My husband never read any of the books. Nor did he watch any of the movies. But, one day, in New York City, while he was waiting for me to finish drinking a cup of tea, he turned on the TV in our hotel room. There, on the screen, he witnessed dragons being born into the hands of Harry Potter and his friends. Soon, the screen erupted into dragon-dark mayhem. “Wow,” my husband said. “Did our kids watch this when they were little?”

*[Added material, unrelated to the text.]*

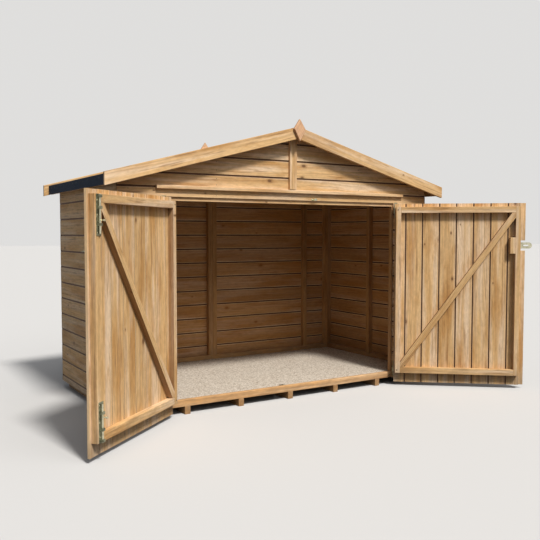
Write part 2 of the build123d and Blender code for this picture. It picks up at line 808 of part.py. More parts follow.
save(hasp_flap, "hasp_flap")

with BuildPart() as lock_block:
    bar(RIGHT, right_stile_inner - lock_block_width, right_stile_inner,
        hasp_height - lock_block_height / 2, hasp_height + lock_block_height / 2,
        board_back, leaf_frame_depth)
save(lock_block, "lock_block")
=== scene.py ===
"""Looks of the timber bike shelter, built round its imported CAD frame.

The frame gives every place and size. Each wall and door leaf gets separate tongued boards in place of its
plain panel, each squared timber gets eased edges, nails and screws go where boards cross timbers, and every
surface gets a finish drawn in nodes. Metres throughout: +Z is up and the doors face -Y.
"""

import json
import logging
import math
from collections.abc import Callable
from dataclasses import dataclass, field
from enum import Enum
from typing import NamedTuple

import bmesh
import bpy
import numpy as np
from mathutils import Matrix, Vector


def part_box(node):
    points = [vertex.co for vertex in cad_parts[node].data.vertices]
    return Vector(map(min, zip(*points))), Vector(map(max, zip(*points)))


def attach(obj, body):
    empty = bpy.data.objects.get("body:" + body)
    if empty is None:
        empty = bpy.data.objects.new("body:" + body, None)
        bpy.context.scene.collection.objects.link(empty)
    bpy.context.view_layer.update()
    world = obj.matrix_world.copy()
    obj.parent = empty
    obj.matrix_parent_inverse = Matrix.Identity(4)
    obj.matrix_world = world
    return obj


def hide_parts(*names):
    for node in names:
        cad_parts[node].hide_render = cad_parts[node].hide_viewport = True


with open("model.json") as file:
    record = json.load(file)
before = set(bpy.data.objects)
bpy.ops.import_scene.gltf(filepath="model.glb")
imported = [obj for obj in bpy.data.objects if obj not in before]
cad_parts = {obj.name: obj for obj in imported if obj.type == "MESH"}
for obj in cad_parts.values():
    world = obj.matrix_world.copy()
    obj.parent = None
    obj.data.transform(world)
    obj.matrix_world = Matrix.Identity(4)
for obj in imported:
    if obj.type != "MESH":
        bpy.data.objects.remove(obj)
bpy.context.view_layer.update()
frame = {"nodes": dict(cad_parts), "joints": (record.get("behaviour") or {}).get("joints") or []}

LOG = logging.getLogger("bike_shelter")
MM = 0.001
SEED = 26
IMAGE_WIDTH = 540
SENSOR_WIDTH = 36.0
ROOF_SLOPE = math.tan(math.radians(15))

# Where boards end, by place across them, and a share from 0 to 1, by a timber's middle.
Reach = Callable[[np.ndarray], np.ndarray]
Share = Callable[[np.ndarray], float]


class Side(Enum):
    """The two door leaves, by the sign of the X of their hinge pins."""

    LEFT = -1
    RIGHT = 1


def linear(hex_colour: str) -> tuple[float, float, float, float]:
    """Turns an sRGB hex colour into linear light.

    Args:
        hex_colour: six hex digits, with or without a leading #.

    Returns:
        Red, green, blue and an alpha of 1.
    """
    digits = hex_colour.lstrip("#")
    srgb = np.array([int(digits[i:i + 2], 16) for i in (0, 2, 4)]) / 255
    light = np.where(srgb <= 0.04045, srgb / 12.92, ((srgb + 0.055) / 1.055) ** 2.4)
    return (*light.tolist(), 1.0)


def add(tree: bpy.types.NodeTree, kind: str, settings: dict | None = None, **links) -> bpy.types.Node:
    """Adds a node with its settings and links.

    Args:
        tree: the node tree that gets it.
        kind: the node's type without the leading ShaderNode.
        settings: attributes of the node, by name.
        links: a value or an output socket for each input, by input name with _ for a blank, or in0, in1 and
            so on for an input by number.

    Returns:
        The new node.
    """
    node = tree.nodes.new("ShaderNode" + kind)
    for name, value in (settings or {}).items():
        setattr(node, name, value)
    for name, value in links.items():
        by_number = name.startswith("in") and name[2:].isdigit()
        socket = node.inputs[int(name[2:])] if by_number else node.inputs[name.replace("_", " ")]
        if isinstance(value, bpy.types.NodeSocket):
            tree.links.new(value, socket)
        else:
            socket.default_value = value
    return node


def plain_mesh(name: str, points: np.ndarray, faces: list[tuple[int, ...]]) -> bpy.types.Mesh:
    """Makes a mesh from points, an array of any shape whose last axis is (x, y, z), and its faces."""
    mesh = bpy.data.meshes.new(name)
    mesh.from_pydata(np.reshape(points, (-1, 3)).tolist(), [], faces)
    return mesh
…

Later, we set out to find New York City’s version of a Diagon Alley magic shop. It still exists, but who knows for how long. The shop—Tannen’s—has been in business since 1925. It’s small, the lights are dim, and no one protects you when you choose to go through the door—where spirits and ghosts remain. The shop is in Herald Square, 45 West 34th Street, on the sixth floor. It is down the hall from the vestiges of Martinka and Company, which only exists in cyberspace nowadays, but was once presided over by Houdini. In fact, on the wall inside of Tannen’s, there are a few Houdini artifacts worth mulling over.

Once inside Tannen’s, magicians and tricksters will play with every unknown thought pattern that runs through your mind. They will make your eyes get bigger and bigger. They will draw delight from all the recessed memories of your childhood. They will cause you to stumble and fall and laugh about it. I recognized some of the magicians—many of them were the odd little children that hovered next to me on the outskirts of schoolyard playgrounds. They ate glue with me and licked their lips incessantly and couldn’t stop blinking their eyes or looking for something else to do besides sit still and ace worksheets. Their pants were too short, their hair never behaved, and they couldn’t read or spell or memorize their times tables. They never cared that what I wanted more than anything else was to be a boy. I dressed like a boy and acted like a boy, but when the bullies came after us, I failed at fighting like a boy and ended up in a heap, with the others, on the edge of the playground.

The magicians inside Tannen’s must have all received their letters of admission to Hogwart’s School of Witchcraft and Wizardry as the years went by. They now know that the rest of us are Muggles and they are not. They performed simple and complicated card tricks, juggling tricks, and foamy ball tricks. There were human-scaled boxes I could use to saw my husband apart and boxes I could use to stab him repeatedly with swords.

To walk into Tannen’s is completely free, as is the entertaining hocus pocus that ensues. I drank up and let the tricksters have their way with me. My husband, on the other hand, felt his mind twisting inside out. It began to occur to him that his Muggle parents might have destroyed a long-ago letter of admission to Hogwarts, with his name on it. The cases filled with magical madnesses intrigued him. He purchased invisible decks of cards and video instruction on how to realize your repressed wizard self.

Yesterday, I came home late from a meeting. My husband entertained me with a magic trick. I was duly impressed and asked him how he learned to do it. He admitted that, instead of checking his endless email and phone messages, he listened to and watched his instructive magic video the whole ride home from work, on the commuter train from Boston.

I thought it so wonderful! After years of stressing out as a Muggle, working late, dragging his feet over to Boston’s South Station to take the train home—he had finally found his way to King’s Cross Station, Platform 9 3/4, and broken through the barrier to climb aboard the Hogwart’s Express!

Not only that, but he is an uber gypsy dude—the only one heading west from Boston, out to the suburbs, being educated via magic-instruction videos.  Perhaps it’s a newfangled version of a Hogwart’s “on-line” degree for late bloomers.